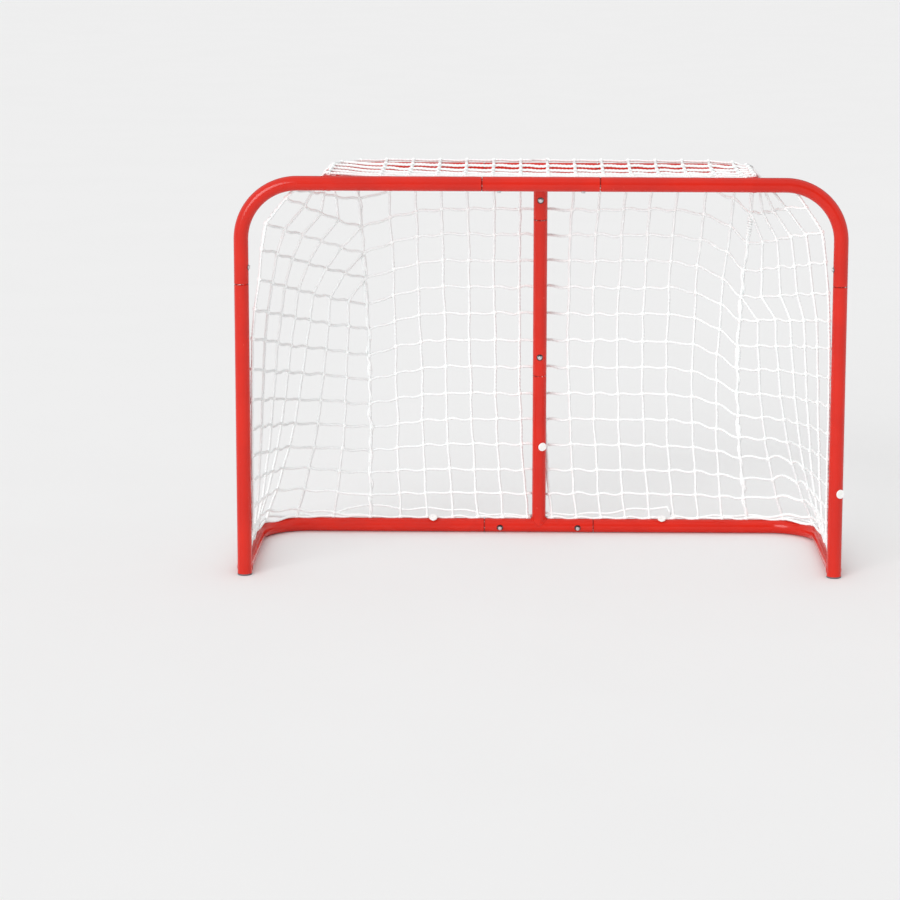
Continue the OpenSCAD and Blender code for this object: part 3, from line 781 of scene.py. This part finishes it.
def border_on_base(s):
    """The border cord above the rear base bar: it lifts off in two slack runs, and drops past the pegs."""
    left_run = 0.016 * ramp(-s, 0.02, 0.28) * ramp(-s, 0.33, 0.28)
    right_run = 0.013 * ramp(s, 0.01, 0.21) * ramp(s, 0.213, 0.207)
    peg_lift = 0.001 * max(math.exp(-((s - peg) / peg_reach) ** 2) for peg in base_pegs)
    waves = 0.0016 * math.sin(s * 95) + 0.0018 * math.sin(s * 41 + 1)
    return base_line(s)[0] + Z * (seat + 0.0028 + waves + peg_lift + left_run + right_run)


border = [front_knot(-1, j / edge_steps) for j in range(drop_cells * edge_steps)]
border += [border_on_base(mix(-rail_end, rail_end, k / border_steps)) for k in range(border_steps + 1)]
border += [front_knot(1, j / edge_steps) for j in reversed(range(drop_cells * edge_steps))]
border = [clear_of_strut(p) for p in border]
verts, faces = sweep([border], border_r, cord_edges, lobes=strand_depth, pitch=border_lay)
make_piece("border_cord", verts, faces, polyester)

# Fold lacing: a cord wound loosely round each fold, which joins a side net to the back net. In a few places
# it is wound tight, turn on turn.
lacing_r, lacing_edges, lacing_steps, lacing_turns = 0.0019, 8, 40, 0.8
coil_rise, coil_steps, row_drop = 0.0034, 12, 0.042
# Rows between which the lacing is wound tight
wound = {-1: [(3.1, 3.7), (4.2, 5.1), (7.4, 7.8), (11.1, 11.5)],
         1: [(1.1, 1.8), (4.3, 4.7), (6.1, 6.7), (9.4, 9.9), (12.0, 12.3)]}


def fold_place(side, t):
    column = [row[0 if side < 0 else back_cells] for row in back]
    j = min(int(t), drop_cells - 1)
    return mix(column[j], column[j + 1], t - j)


def round_fold(side, t, angle, out):
    """A place beside the fold: out by a distance, at an angle round it."""
    return fold_place(side, t) + (X * math.cos(angle) + Y * math.sin(angle)) * out


for name, side in sides:
    lacing = []
    for k in range(lacing_steps * drop_cells + 1):
        t = k / lacing_steps
        out = 0.0026 + 0.0008 * math.sin(t * 2.1)
        lacing.append(round_fold(side, t, 2 * math.pi * lacing_turns * t, out))
    coils = []
    for start, end in wound[side]:
        turns = (end - start) * row_drop / coil_rise
        steps = int(turns * coil_steps)
        coils.append([
            round_fold(side, mix(start, end, k / steps), 2 * math.pi * turns * k / steps,
                       0.0018 + 0.0013 * math.sin(math.pi * k / steps))
            for k in range(steps + 1)
        ])
    verts, faces = sweep([lacing] + coils, lacing_r, lacing_edges, lobes=strand_depth, pitch=lay_length)
    make_piece(f"fold_lacing_{name}", verts, faces, polyester)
◆ ◆ ◆
EXERCISE DETAILS »
Write the material out again word for word.

ANSWER IN FULL »
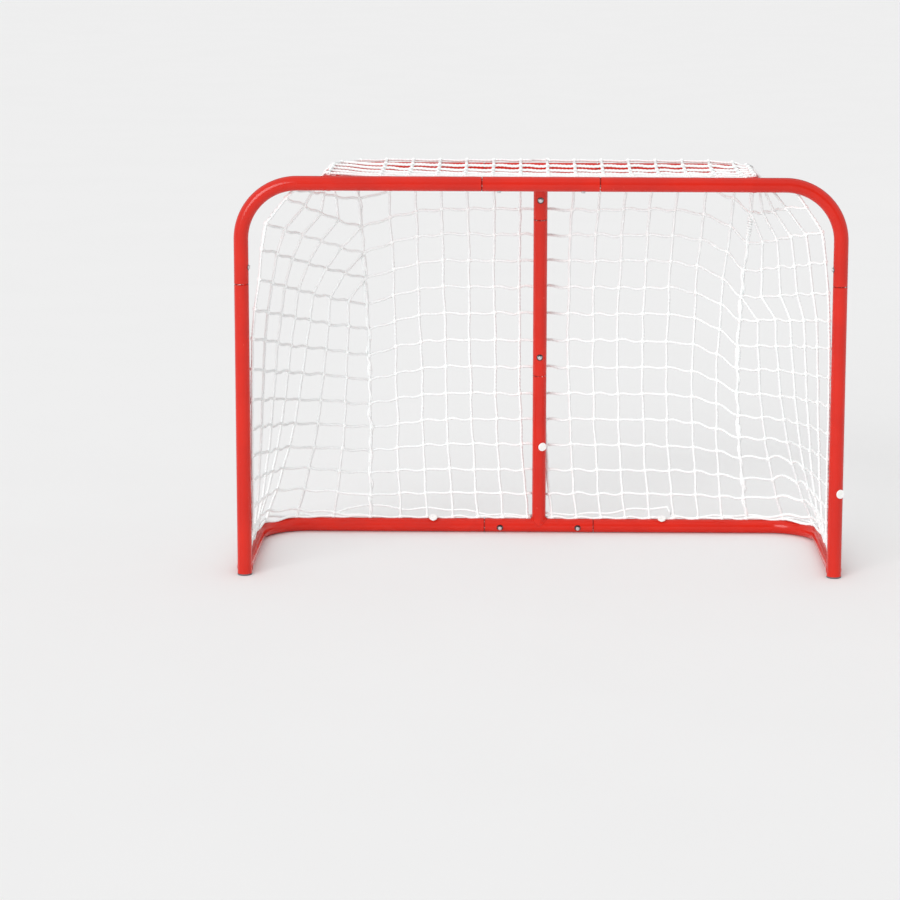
Continue the OpenSCAD and Blender code for this object: part 3, from line 781 of scene.py. This part finishes it.
def border_on_base(s):
    """The border cord above the rear base bar: it lifts off in two slack runs, and drops past the pegs."""
    left_run = 0.016 * ramp(-s, 0.02, 0.28) * ramp(-s, 0.33, 0.28)
    right_run = 0.013 * ramp(s, 0.01, 0.21) * ramp(s, 0.213, 0.207)
    peg_lift = 0.001 * max(math.exp(-((s - peg) / peg_reach) ** 2) for peg in base_pegs)
    waves = 0.0016 * math.sin(s * 95) + 0.0018 * math.sin(s * 41 + 1)
    return base_line(s)[0] + Z * (seat + 0.0028 + waves + peg_lift + left_run + right_run)


border = [front_knot(-1, j / edge_steps) for j in range(drop_cells * edge_steps)]
border += [border_on_base(mix(-rail_end, rail_end, k / border_steps)) for k in range(border_steps + 1)]
border += [front_knot(1, j / edge_steps) for j in reversed(range(drop_cells * edge_steps))]
border = [clear_of_strut(p) for p in border]
verts, faces = sweep([border], border_r, cord_edges, lobes=strand_depth, pitch=border_lay)
make_piece("border_cord", verts, faces, polyester)

# Fold lacing: a cord wound loosely round each fold, which joins a side net to the back net. In a few places
# it is wound tight, turn on turn.
lacing_r, lacing_edges, lacing_steps, lacing_turns = 0.0019, 8, 40, 0.8
coil_rise, coil_steps, row_drop = 0.0034, 12, 0.042
# Rows between which the lacing is wound tight
wound = {-1: [(3.1, 3.7), (4.2, 5.1), (7.4, 7.8), (11.1, 11.5)],
         1: [(1.1, 1.8), (4.3, 4.7), (6.1, 6.7), (9.4, 9.9), (12.0, 12.3)]}


def fold_place(side, t):
    column = [row[0 if side < 0 else back_cells] for row in back]
    j = min(int(t), drop_cells - 1)
    return mix(column[j], column[j + 1], t - j)


def round_fold(side, t, angle, out):
    """A place beside the fold: out by a distance, at an angle round it."""
    return fold_place(side, t) + (X * math.cos(angle) + Y * math.sin(angle)) * out


for name, side in sides:
    lacing = []
    for k in range(lacing_steps * drop_cells + 1):
        t = k / lacing_steps
        out = 0.0026 + 0.0008 * math.sin(t * 2.1)
        lacing.append(round_fold(side, t, 2 * math.pi * lacing_turns * t, out))
    coils = []
    for start, end in wound[side]:
        turns = (end - start) * row_drop / coil_rise
        steps = int(turns * coil_steps)
        coils.append([
            round_fold(side, mix(start, end, k / steps), 2 * math.pi * turns * k / steps,
                       0.0018 + 0.0013 * math.sin(math.pi * k / steps))
            for k in range(steps + 1)
        ])
    verts, faces = sweep([lacing] + coils, lacing_r, lacing_edges, lobes=strand_depth, pitch=lay_length)
    make_piece(f"fold_lacing_{name}", verts, faces, polyester)